Nel tentativo, sicuramente ambizioso, di sintetizzare un argomento estremamente complesso e presentare prospettive anche molto diverse tra loro, si spera di essere riusciti a fornire un quadro il più possibile completo e approfondito.

È giunto ora il momento di tirare le fila e avanzare delle considerazioni personali, che derivano sia da quanto analizzato nel presente articolo, sia dalla mia esperienza professionale.

Se da una parte non è possibile negare tout court l’esistenza dei disturbi dell’apprendimento, che rappresentano effettivamente una neurodiversità che caratterizza un certo numero di studenti, sia nel presente ma anche nel passato, dall’altra non è plausibile ridurre la spiegazione del loro aumento nell’ultimo decennio solo alla maggiore consapevolezza e sensibilità derivante, tra le altre cose, dall’approvazione della Legge 170 del 2010. 

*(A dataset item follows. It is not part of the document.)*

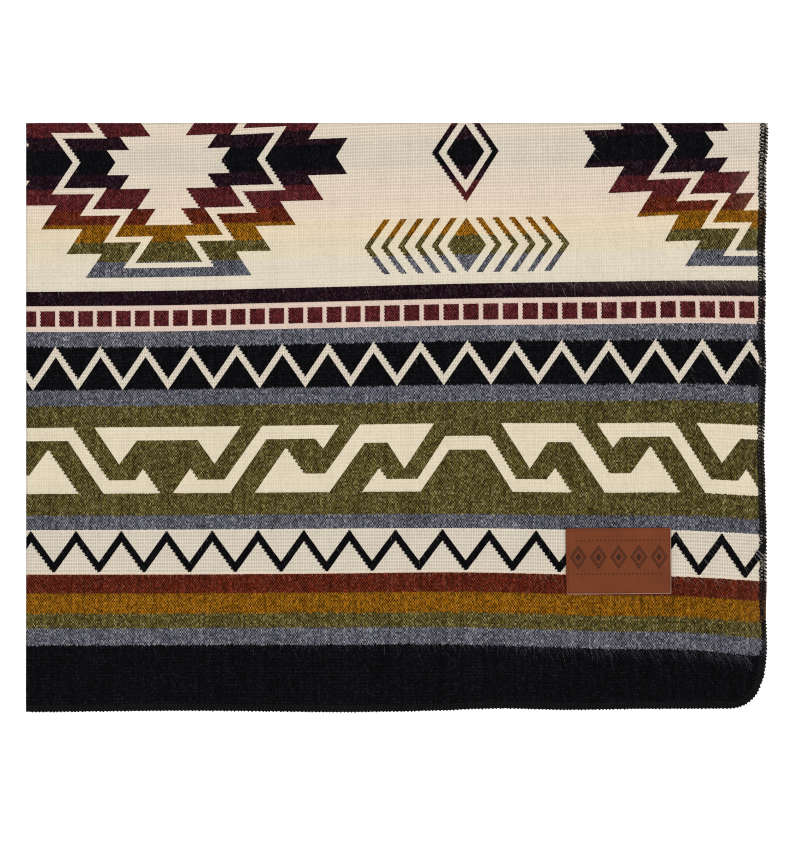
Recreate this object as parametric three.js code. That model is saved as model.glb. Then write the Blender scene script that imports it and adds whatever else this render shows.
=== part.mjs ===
// Corner length of a brushed wool blanket, laid flat, with a sewn leather patch.
// Millimetres, +Z up. The cloth's sewn sides are the right (+X) and the front (-Y),
// the left and the back are clean cuts. The origin is under the middle of the sheet.
import * as THREE from "three";

// Sheet
const SHEET_WIDTH = 565.5;
const SHEET_DEPTH = 449;
const CLOTH_THICKNESS = 2.8;
const CORNER_RADIUS = 30.5;
const GRID_STEP = 19;
const CORNER_STEPS = 7;

// Overlocked rim: the yarn packs the cloth's edge into a low rounded bead
const RIM_SECTION = [
  { inset: 0, rise: -0.9 },
  { inset: 1, rise: 0.2 },
  { inset: 2.8, rise: 0.6 },
  { inset: 5, rise: 0.4 },
  { inset: 6.6, rise: 0 },
];

// How far the sewn right side stands in from a straight line, by height above the front
const RIGHT_SIDE = [
  { at: 0, inset: 3.0 },
  { at: 41, inset: 1.8 },
  { at: 100, inset: 1.2 },
  { at: 178, inset: 3.1 },
  { at: 280, inset: 2.6 },
  { at: 345, inset: 2.1 },
  { at: 391, inset: 1.3 },
  { at: 425, inset: 0.2 },
  { at: SHEET_DEPTH, inset: 0 },
];

// How far the sewn front side stands in from a straight line, by distance from the left
const FRONT_SIDE = [
  { at: 0, inset: 0 },
  { at: 122, inset: 1.2 },
  { at: 244, inset: 0.2 },
  { at: 361, inset: 2.8 },
  { at: 412, inset: 1.8 },
  { at: 473, inset: 2.8 },
  { at: SHEET_WIDTH, inset: 2.6 },
];
const SIDE_WAVE_REACH = 110;

// How far the loose sewn sides lift off the surface, along the same two distances
const RIGHT_LIFT = [
  { at: 0, lift: 0.9 },
  { at: 62, lift: 2.2 },
  { at: 140, lift: 0.4 },
  { at: 235, lift: 1.9 },
  { at: 335, lift: 0.3 },
  { at: SHEET_DEPTH, lift: 1.3 },
];
const FRONT_LIFT = [
  { at: 0, lift: 1.1 },
  { at: 110, lift: 0.2 },
  { at: 245, lift: 1.7 },
  { at: 365, lift: 0.2 },
  { at: 470, lift: 2.0 },
  { at: SHEET_WIDTH, lift: 0.9 },
];
const LIFT_REACH = 78;

// Low unevenness of the top face
const SWELL_HEIGHT = 0.28;
const SWELL_LENGTH = 150;

// Leather patch
const PATCH_WIDTH = 80;
const PATCH_DEPTH = 50.4;
const PATCH_THICKNESS = 1.4;
const PATCH_BEVEL = 0.2;
const PATCH_CORNER = 1.2;
const PATCH_X = 168.7;
const PATCH_Y = -109.4;
const PATCH_TURN = THREE.MathUtils.degToRad(0.4);
const SEAT_GAP = 0.3;
const PATCH_PRESS_REACH = 26;

const LEFT = -SHEET_WIDTH / 2;
const FRONT = -SHEET_DEPTH / 2;

function smooth(value) {
  const t = THREE.MathUtils.clamp(value, 0, 1);
  return t * t * (3 - 2 * t);
}

// Smooth curve through a table's rows, read from the named column
function along(table, column, at) {
  const last = table.length - 1;
  if (at >= table[last].at) {
    return table[last][column];
  }
  const next = Math.max(1, table.findIndex((row) => row.at > at));
  const low = table[next - 1];
  const high = table[next];
  const share = smooth((at - low.at) / (high.at - low.at));
  return low[column] + (high[column] - low[column]) * share;
}

// Straight line through a table's rows, read from the named column
function section(table, key, column, at) {
  const last = table[table.length - 1];
  if (at >= last[key]) {
    return last[column];
  }
  const next = Math.max(1, table.findIndex((row) => row[key] > at));
  const low = table[next - 1];
  const high = table[next];
  const share = (at - low[key]) / (high[key] - low[key]);
  return low[column] + (high[column] - low[column]) * share;
}

function cornerCut(height) {
  if (height >= CORNER_RADIUS) {
    return 0;
  }
  const drop = CORNER_RADIUS - height;
  return CORNER_RADIUS - Math.sqrt(Math.max(0, CORNER_RADIUS * CORNER_RADIUS - drop * drop));
}

function sideLine(height) {
  return SHEET_WIDTH / 2 - along(RIGHT_SIDE, "inset", height);
}

// Distance in from the sewn outline, around the rounded corner as well
function insetFromSewnEdge(x, height) {
  const fromSide = sideLine(height) - x;
  if (fromSide < CORNER_RADIUS && height < CORNER_RADIUS) {
    return CORNER_RADIUS - Math.hypot(CORNER_RADIUS - fromSide, CORNER_RADIUS - height);
  }
  return Math.min(fromSide, height);
}

function frontWave(x, height) {
  const fade = 1 - smooth(height / SIDE_WAVE_REACH);
  return along(FRONT_SIDE, "inset", x - LEFT) * fade;
}

function edgeLift(x, height) {
  const nearSide = 1 - smooth((sideLine(height) - x) / LIFT_REACH);
  const nearFront = 1 - smooth(height / LIFT_REACH);
  const sideLift = along(RIGHT_LIFT, "lift", height) * nearSide;
  const frontLift = along(FRONT_LIFT, "lift", x - LEFT) * nearFront;
  return Math.max(sideLift, frontLift);
}

// The sewn patch presses the cloth flat under it
function swell(x, y) {
  const fromPatchX = Math.abs(x - PATCH_X) - PATCH_WIDTH / 2;
  const fromPatchY = Math.abs(y - PATCH_Y) - PATCH_DEPTH / 2;
  const clear = smooth(Math.max(fromPatchX, fromPatchY) / PATCH_PRESS_REACH - 0.5);
  const waveX = Math.sin((2 * Math.PI * (x + 0.35 * y)) / SWELL_LENGTH);
  const waveY = Math.cos((2 * Math.PI * (y - 0.25 * x)) / (SWELL_LENGTH * 1.3));
  return SWELL_HEIGHT * waveX * waveY * clear;
}

function evenSteps(from, to, step) {
  const count = Math.max(1, Math.round((to - from) / step));
  return Array.from({ length: count + 1 }, (_, i) => from + ((to - from) * i) / count);
}

function rowHeights() {
  const rim = RIM_SECTION.map((row) => row.inset);
  const corner = [];
  for (let i = 1; i <= CORNER_STEPS; i += 1) {
    const angle = (i / CORNER_STEPS) * (Math.PI / 2);
    const height = CORNER_RADIUS * (1 - Math.cos(angle));
    if (height > rim[rim.length - 1] + 1) {
      corner.push(height);
    }
  }
  return [...rim, ...corner, ...evenSteps(CORNER_RADIUS, SHEET_DEPTH, GRID_STEP).slice(1)];
}

function columnInsets() {
  const rim = RIM_SECTION.map((row) => row.inset);
  const inner = evenSteps(rim[rim.length - 1], SHEET_WIDTH, GRID_STEP).slice(1);
  return [...rim, ...inner].reverse();
}

function sheetGeometry() {
  const heights = rowHeights();
  const insets = columnInsets();
  const across = insets.length;
  const perSide = across * heights.length;
  const top = [];
  const under = [];
  heights.forEach((height) => {
    const right = sideLine(height) - cornerCut(height);
    insets.forEach((inset) => {
      const x = LEFT + (right - LEFT) * (1 - inset / SHEET_WIDTH);
      const y = FRONT + height + frontWave(x, height) * (1 - height / SHEET_DEPTH);
      const lift = edgeLift(x, height);
      const rim = section(RIM_SECTION, "inset", "rise", insetFromSewnEdge(x, height));
      top.push(x, y, CLOTH_THICKNESS + lift + rim + swell(x, y));
      under.push(x, y, lift);
    });
  });

  const faces = [];
  const quad = (a, b, c, d) => faces.push(a, b, c, a, c, d);
  for (let j = 0; j < heights.length - 1; j += 1) {
    for (let i = 0; i < across - 1; i += 1) {
      const a = j * across + i;
      quad(a, a + 1, a + 1 + across, a + across);
      quad(perSide + a, perSide + a + across, perSide + a + across + 1, perSide + a + 1);
    }
  }
  const wall = (from, to) => quad(perSide + from, perSide + to, to, from);
  for (let i = 0; i < across - 1; i += 1) {
    wall(i, i + 1);
    const back = (heights.length - 1) * across + i;
    wall(back + 1, back);
  }
  for (let j = 0; j < heights.length - 1; j += 1) {
    const left = j * across;
    wall(left + across, left);
    const right = left + across - 1;
    wall(right, right + across);
  }

  const geometry = new THREE.BufferGeometry();
  geometry.setAttribute("position", new THREE.Float32BufferAttribute([...top, ...under], 3));
  geometry.setIndex(faces);
  geometry.computeVertexNormals();
  return geometry;
}

function patchGeometry() {
  const halfX = PATCH_WIDTH / 2 - PATCH_BEVEL;
  const halfY = PATCH_DEPTH / 2 - PATCH_BEVEL;
  const turn = PATCH_CORNER;
  const outline = new THREE.Shape();
  outline.moveTo(-halfX + turn, -halfY);
  outline.lineTo(halfX - turn, -halfY);
  outline.absarc(halfX - turn, -halfY + turn, turn, -Math.PI / 2, 0, false);
  outline.lineTo(halfX, halfY - turn);
  outline.absarc(halfX - turn, halfY - turn, turn, 0, Math.PI / 2, false);
  outline.lineTo(-halfX + turn, halfY);
  outline.absarc(-halfX + turn, halfY - turn, turn, Math.PI / 2, Math.PI, false);
  outline.lineTo(-halfX, -halfY + turn);
  outline.absarc(-halfX + turn, -halfY + turn, turn, Math.PI, 1.5 * Math.PI, false);
  const geometry = new THREE.ExtrudeGeometry(outline, {
    depth: PATCH_THICKNESS - 2 * PATCH_BEVEL,
    bevelEnabled: true,
    bevelThickness: PATCH_BEVEL,
    bevelSize: PATCH_BEVEL,
    bevelSegments: 1,
    curveSegments: 3,
  });
  geometry.translate(0, 0, PATCH_BEVEL);
  return geometry;
}

const wool = new THREE.MeshStandardMaterial({ color: 0xcdbfab, roughness: 0.95, metalness: 0 });
const leather = new THREE.MeshStandardMaterial({ color: 0x794229, roughness: 0.6, metalness: 0 });

const blanket = new THREE.Mesh(sheetGeometry(), wool);
blanket.name = "blanket";

const patch = new THREE.Mesh(patchGeometry(), leather);
patch.name = "leather_patch";
patch.position.set(PATCH_X, PATCH_Y, CLOTH_THICKNESS + SEAT_GAP);
patch.rotation.z = PATCH_TURN;

const group = new THREE.Group();
group.add(blanket, patch);

export default group;
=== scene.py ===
"""Corner length of a brushed wool blanket with a sewn leather patch, laid flat on a pale floor."""

import math

import bpy
import numpy as np
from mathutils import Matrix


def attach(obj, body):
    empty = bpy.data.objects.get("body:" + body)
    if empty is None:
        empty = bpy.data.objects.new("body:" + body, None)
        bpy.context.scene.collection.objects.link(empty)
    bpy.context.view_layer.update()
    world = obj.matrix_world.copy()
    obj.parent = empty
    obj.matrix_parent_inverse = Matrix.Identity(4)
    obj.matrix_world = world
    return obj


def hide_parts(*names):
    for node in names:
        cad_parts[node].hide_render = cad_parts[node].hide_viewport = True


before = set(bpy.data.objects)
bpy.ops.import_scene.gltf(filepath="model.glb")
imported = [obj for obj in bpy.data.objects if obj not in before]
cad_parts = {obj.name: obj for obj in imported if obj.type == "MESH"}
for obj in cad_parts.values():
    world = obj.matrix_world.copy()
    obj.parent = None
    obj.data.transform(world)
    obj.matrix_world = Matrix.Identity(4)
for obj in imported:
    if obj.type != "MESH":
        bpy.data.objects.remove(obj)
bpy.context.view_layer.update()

# All sizes below are in millimetres. MM turns them into the frame's metres.
MM = 0.001

# Sheet, laid as in the part. The yarn draws its corner in a little tighter
SHEET_WIDTH = 565.5
SHEET_DEPTH = 449.0
CLOTH_THICKNESS = 2.8
CORNER_RADIUS = 27.5
LEFT = -SHEET_WIDTH / 2
FRONT = -SHEET_DEPTH / 2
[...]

Esistono numerosi altri fattori in gioco, tra cui spiccano la tendenza medicalizzante della scuola e della società in generale, la crisi educativa e familiare della contemporaneità e le difficoltà del sistema scolastico, incastrato in un’ottica prestazionale che vede solo il risultato quantificabile e dimentica la persona.

 

Un approccio didattico sensato, che rispetti i ritmi di apprendimento individuali e che valuti il percorso compiuto, e non il mero raggiungimento di determinati standard, risulta ad oggi assolutamente utopico. Tuttavia, questo tipo di approccio può rappresentare una modalità efficace per operare una giusta distinzione tra i disturbi di apprendimento (da certificare e includere) e le difficoltà di apprendimento, inevitabilmente più complesse perché non chiaramente categorizzabili, a cui far fronte in altri e differenti modi.

 

 

Perché semplicemente non è vero che tutti i bambini che non sanno leggere sono dislessici, mentre è vero che una diagnosi incauta e impropria può generare un circolo vizioso insidioso, composto da una parte da una performance scolastica insufficiente e dall’altra da problemi emozionali e motivazionali, fino al rifiuto e all’abbandono scolastico, o una scelta di basso profilo rispetto alle potenzialità effettive.

 

Ciò che manca nel dibattito sui disturbi dell’apprendimento, insomma, è un’analisi dei rischi, in termini di conflitto sociale, stigma e discriminazione, connessi alla patologizzazione di processi complessi come quelli di apprendimento che, pur essendo per loro natura fortemente influenzati dalle esperienze personali, dalle condizioni di vita concrete e dalle influenze socio-culturali, subiscono una notevole – e inaccettabile – distorsione nel momento in cui sono sottoposti alla valutazione psicometrica e alla catalogazione diagnostica, finalizzata all’individuazione netta del confine tra ciò che è definito normale e ciò che è patologico.